Each function is described by a variant record:

t_imported_by_name_function=
    record
      m_import_index_hint: Word;
      m_import_name: Byte;
    end; // t_imported_by_name_function
t_pt_imported_by_name_function= ^t_imported_by_name_function;

t_imported_function=
    record
      case Integer of
        1: (m_pt_forwarder_string: ^Byte);
        2: (m_function_address: pdWord);
        3: (m_function_index: dWord);
        4: (m_pt_imported_by_name_function: t_pt_imported_by_name_function);
    end; // t_imported_function
t_pt_imported_function= ^t_imported_function;

Let's recap the import structure:

the t_nt_header allows to get the t_section_header
having the section base address, we compute the individual .DLL imported module record
this record contains the module name and pointers to 2 function lists with identical structure and slightly different content. The end of the function list is indicated by a zero record

The overall picture is

or with more detail

For the INT, the content for each imported function is a dWord. And the dWord contains

if the high bit of this value is 1, the 31 low bit part is a function index
if the high bit is 0, the 31 low bit part are a relative value address pointing to a t_imported_by_name_function record

For the IAT, the content on disc is the same, as the INT, but once loaded into memory, the dWord is overwritten with the actual address of the code of the imported function

The presence of two structure allows binding: if the loader overwrites the dWord value with the true code address, there must be a way to still keep the original information.
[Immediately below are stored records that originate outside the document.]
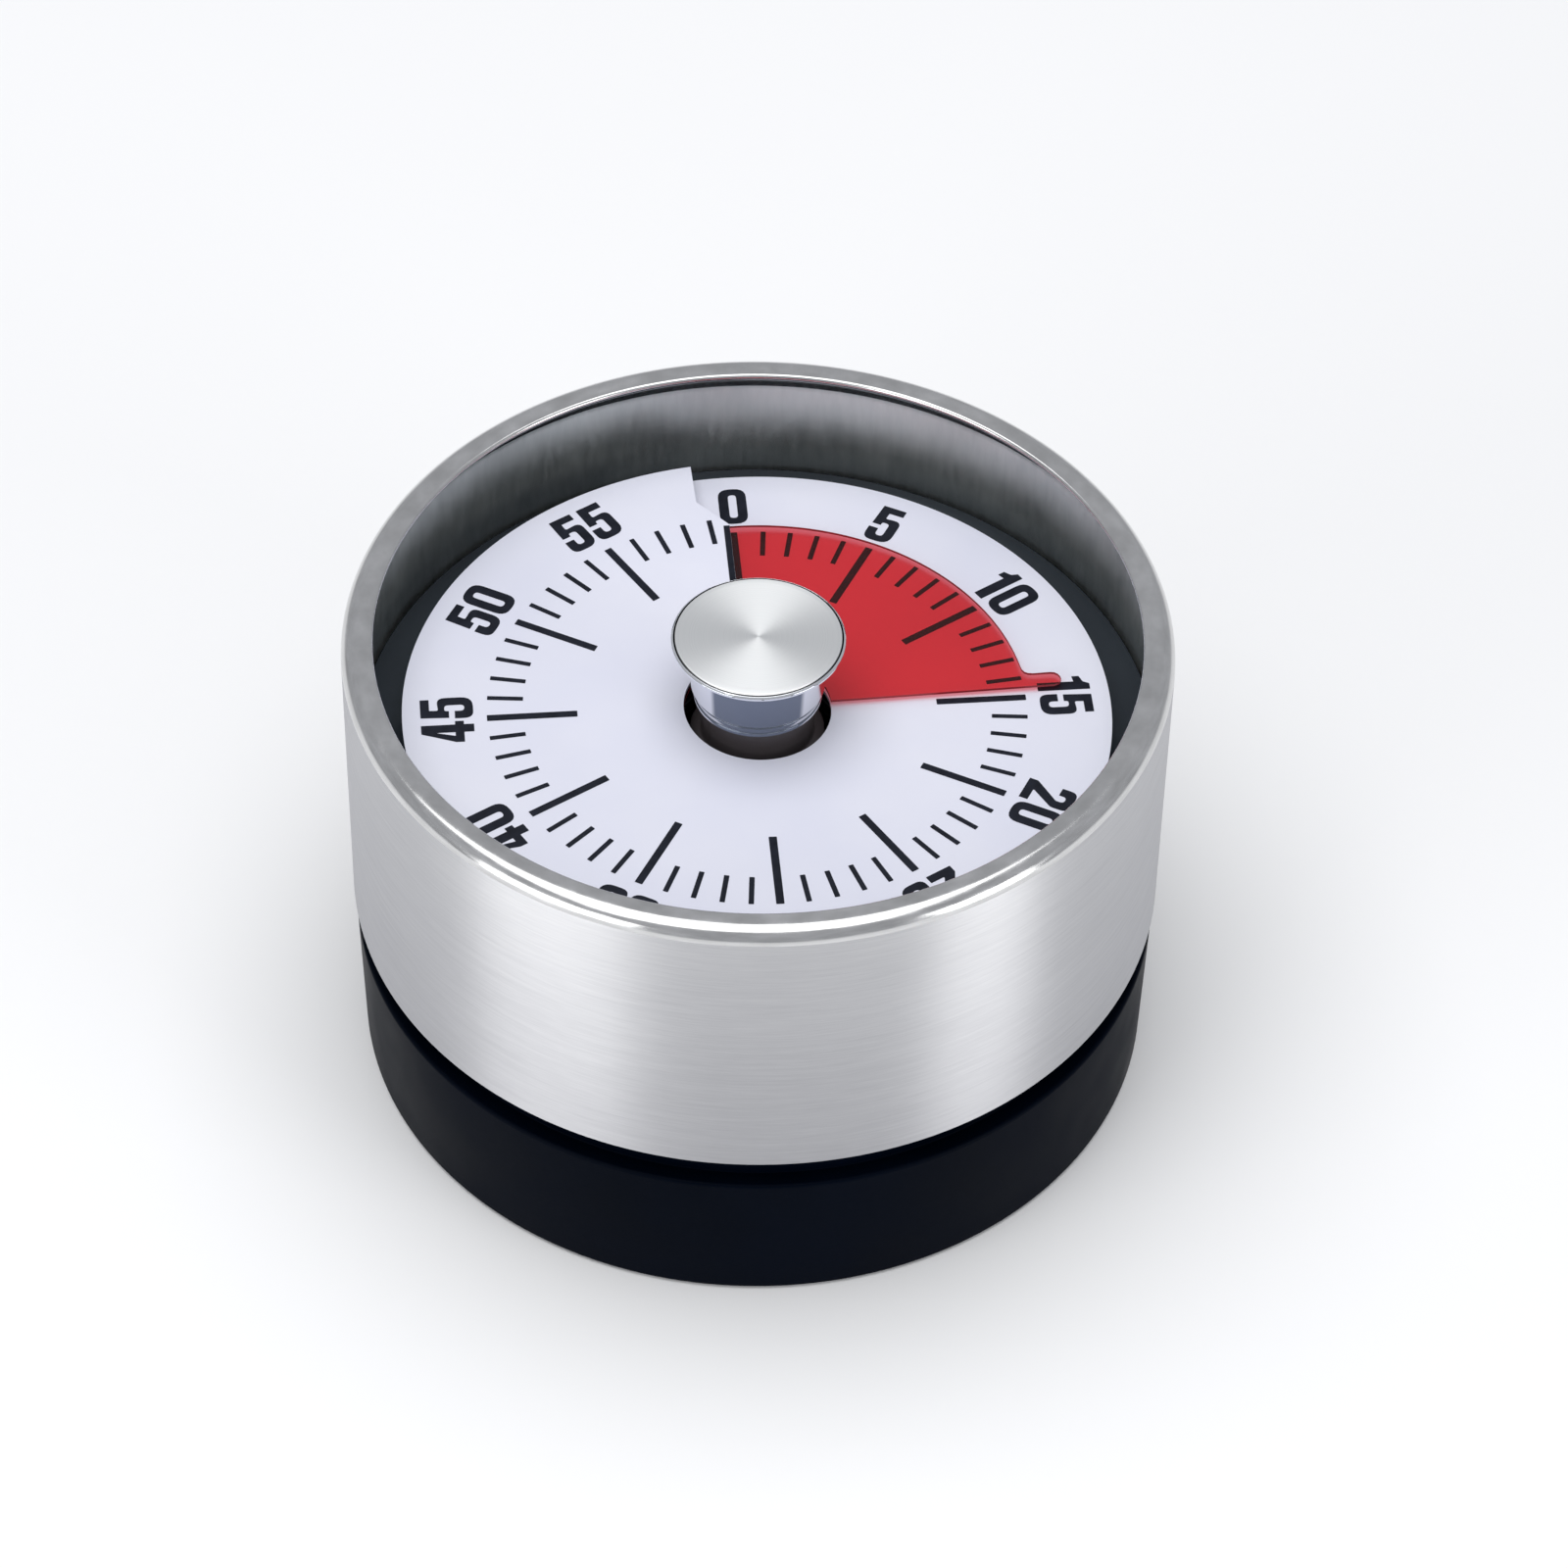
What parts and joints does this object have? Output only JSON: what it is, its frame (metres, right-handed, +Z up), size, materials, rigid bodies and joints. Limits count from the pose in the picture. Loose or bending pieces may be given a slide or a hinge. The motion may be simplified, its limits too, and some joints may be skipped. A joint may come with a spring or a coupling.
{
  "type": "kitchen timer",
  "caption": "Wind-up kitchen timer: brushed steel shell on a black base, sunken white minute dial, red see-through disc that shows the time left, and a waisted centre knob.",
  "frame": {"origin": "centre of the underside, on the plane that the foot ring rests on", "axes": "+Z up along the knob's axis, +Y from the knob towards the dial's 0 mark (the back as pictured), +X towards 15 minutes"},
  "size_m": [0.078, 0.078, 0.0498],
  "materials": {
    "brushed_steel": "brushed round the side, polished lip",
    "black_plastic": "satin moulded",
    "gloss_black": "glossy moulded",
    "dial_white": "satin printed sheet",
    "red_film": "smooth see-through film",
    "chrome": "polished",
    "spun_aluminium": "spun face, fine rings",
    "rubber": "matte",
    "zinc_steel": "zinc plated",
    "spring_steel": "blued spring steel",
    "brass": "stamped",
    "nickel": "nickel plated"
  },
  "bodies": {
    "root": {"steel_shell": "brushed_steel", "base_housing": "black_plastic", "back_cover": "black_plastic", "foot_ring": "rubber", "magnet_1": "nickel", "magnet_2": "nickel", "magnet_3": "nickel", "cover_screw_1": "zinc_steel", "cover_screw_2": "zinc_steel", "cover_screw_3": "zinc_steel", "dial_carrier": "gloss_black", "dial": "dial_white", "rear_plate": "zinc_steel", "front_plate": "zinc_steel", "pillar_1": "zinc_steel", "pillar_2": "zinc_steel", "pillar_3": "zinc_steel", "pillar_nut_1": "brass", "pillar_nut_2": "brass", "pillar_nut_3": "brass", "movement_screw_1": "zinc_steel", "movement_screw_2": "zinc_steel", "movement_screw_3": "zinc_steel", "mainspring": "spring_steel", "spring_post": "zinc_steel", "hairspring": "spring_steel", "hairspring_stud": "zinc_steel", "bell": "nickel", "bell_post": "zinc_steel", "bell_screw": "zinc_steel", "hammer_pivot": "zinc_steel", "hammer_spring": "spring_steel"},
    "knob": {"knob_body": "chrome", "knob_cap": "spun_aluminium", "disc_hub": "black_plastic", "main_arbor": "zinc_steel", "trip_cam": "brass", "ratchet_wheel": "zinc_steel"},
    "film": {"red_disc": "red_film"},
    "great_wheel": {"main_wheel": "brass", "click_stud": "zinc_steel", "click_spring": "spring_steel"},
    "click_lever": {"click": "zinc_steel"},
    "second_set": {"second_arbor": "zinc_steel", "second_wheel": "brass"},
    "third_set": {"third_arbor": "zinc_steel", "third_wheel": "brass"},
    "escape_set": {"escape_arbor": "zinc_steel", "escape_wheel": "brass"},
    "pallet_set": {"pallet_lever": "zinc_steel", "pallet_arbor": "zinc_steel"},
    "balance_set": {"balance_wheel": "brass", "balance_staff": "zinc_steel"},
    "striker": {"hammer": "zinc_steel"}
  },
  "joints": [
    {"name": "knob_turn", "type": "hinge", "parent": "root", "child": "knob", "pos_m": [0, 0, 0.045], "axis": [0, 0, -1], "range_deg": [-88.2, 269]},
    {"name": "film_rise", "type": "slide", "parent": "knob", "child": "film", "axis": [0, 0, 1], "range_m": [-0.0004, 0.00115]},
    {"name": "great_wheel_turn", "type": "hinge", "parent": "root", "child": "great_wheel", "pos_m": [0, 0, 0.0215], "axis": [0, 0, -1], "range_deg": [-90, 270]},
    {"name": "click_lift", "type": "hinge", "parent": "great_wheel", "child": "click_lever", "pos_m": [-0.00197, -0.00734, 0.0228], "axis": [0, 0, -1], "range_deg": [0, 10], "stiffness_Nm_per_rad": 0.00002, "springref_deg": -5.73, "deforming": ["click_spring"]},
    {"name": "second_wheel_turn", "type": "hinge", "parent": "root", "child": "second_set", "pos_m": [0.01755, 0, 0.0248], "axis": [0, 0, -1], "range_deg": [-2160, 710]},
    {"name": "third_wheel_turn", "type": "hinge", "parent": "root", "child": "third_set", "pos_m": [0.01516, 0.01356, 0.0233], "axis": [0, 0, -1], "range_deg": [-5650, 17220]},
    {"name": "escape_wheel_turn", "type": "hinge", "parent": "root", "child": "escape_set", "pos_m": [0.00438, 0.01749, 0.0257], "axis": [0, 0, -1], "range_deg": [-129200, 42400]},
    {"name": "pallet_rock", "type": "hinge", "parent": "root", "child": "pallet_set", "pos_m": [-0.00335, 0.01956, 0.0267], "axis": [0, 0, 1], "range_deg": [-6, 6]},
    {"name": "balance_swing", "type": "hinge", "parent": "root", "child": "balance_set", "pos_m": [-0.01398, 0.01671, 0.0186], "axis": [0, 0, 1], "range_deg": [-120, 120], "stiffness_Nm_per_rad": 0.00001},
    {"name": "hammer_swing", "type": "hinge", "parent": "root", "child": "striker", "pos_m": [-0.009, -0.012, 0.0098], "axis": [0, 0, 1], "range_deg": [-2, 7], "stiffness_Nm_per_rad": 0.002}
  ],
  "couplings": [
    {"joint": "film_rise", "follows": "knob_turn", "m_per_rad": 0.00023873},
    {"joint": "great_wheel_turn", "follows": "knob_turn", "ratio": 1},
    {"joint": "second_wheel_turn", "follows": "knob_turn", "ratio": -8},
    {"joint": "third_wheel_turn", "follows": "knob_turn", "ratio": 64},
    {"joint": "escape_wheel_turn", "follows": "knob_turn", "ratio": -480}
  ]
}
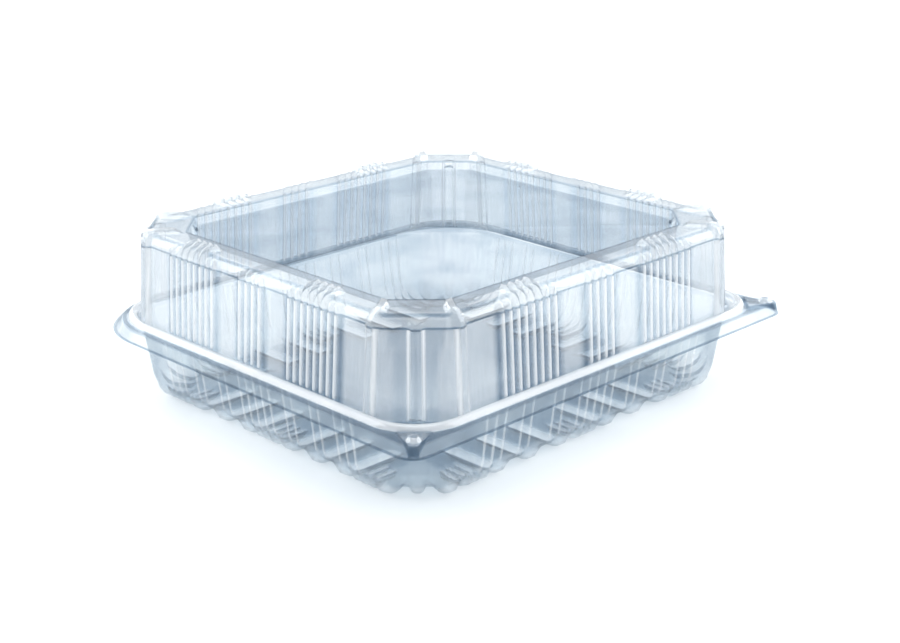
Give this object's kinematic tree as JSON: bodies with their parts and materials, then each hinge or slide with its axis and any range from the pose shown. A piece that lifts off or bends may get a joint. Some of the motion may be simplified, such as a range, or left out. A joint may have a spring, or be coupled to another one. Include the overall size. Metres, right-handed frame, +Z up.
{
  "type": "clear clamshell food pack",
  "caption": "Clear thermoformed clamshell pack with a ribbed octagonal lid, sloping rim with two pointed lift tabs and a shallow ribbed tray on a film hinge.",
  "frame": {"origin": "centre of the pack in plan, at the level of the feet pressed into the tray's floor", "axes": "+X along the hinge line, +Y towards the hinge at the back, +Z up; the lift tabs are at the front, -Y"},
  "size_m": [0.2276, 0.209, 0.0768],
  "materials": {
    "clear_lid": "clear gloss",
    "clear_tray": "clear gloss"
  },
  "bodies": {
    "tray": {"base_tray": "clear_tray", "living_hinge": "clear_tray"},
    "cover": {"lid": "clear_lid"}
  },
  "joints": [
    {"name": "lid_hinge", "type": "hinge", "parent": "tray", "child": "cover", "pos_m": [0, 0.10378, 0.03068], "axis": [-1, 0, 0], "range_deg": [0, 145], "deforming": ["living_hinge"]}
  ]
}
The INT was long ignored by Borland compilers

2.7.4 - The Export Section

The export section is defined by:

t_exported_functions= record
                        Characteristics: dWord;
                        TimeDateStamp: dWord;
                        MajorVersion: Word;
                        MinorVersion: Word;

                        m_dll_name_rva: dWord;
                        m_export_start_index: dWord;
                        m_exported_function_count: dWord;
                        m_exported_name_count: dWord;
                        // -- export Address Table (EAT)
                        m_exported_function_address: Pdword;
                        // -- export name table (ENT)
                        m_exported_function_name_address: pdWord;
                        m_exported_function_index_address: pdWord;
                      end; // t_exported_functions

and:

m_dll_name_rva: this .DLL name
for the exported name list:
- exported_name_count: how many functions are in the table name
- m_exported_function_name_address: a table of the the export name addresses
for each of those names, there is a corresponding entry in the m_exported_function_index_address table of function indexes. To the indexes, you have to add the m_export_start_index (usually the index starts at 1)
the index plus the starting index point to the m_exported_function_address table, which contains the code address of the function

This looks like this:

2.7.5 - The Resource Section

The resource section is organized like a file directory: it contains folders and entries.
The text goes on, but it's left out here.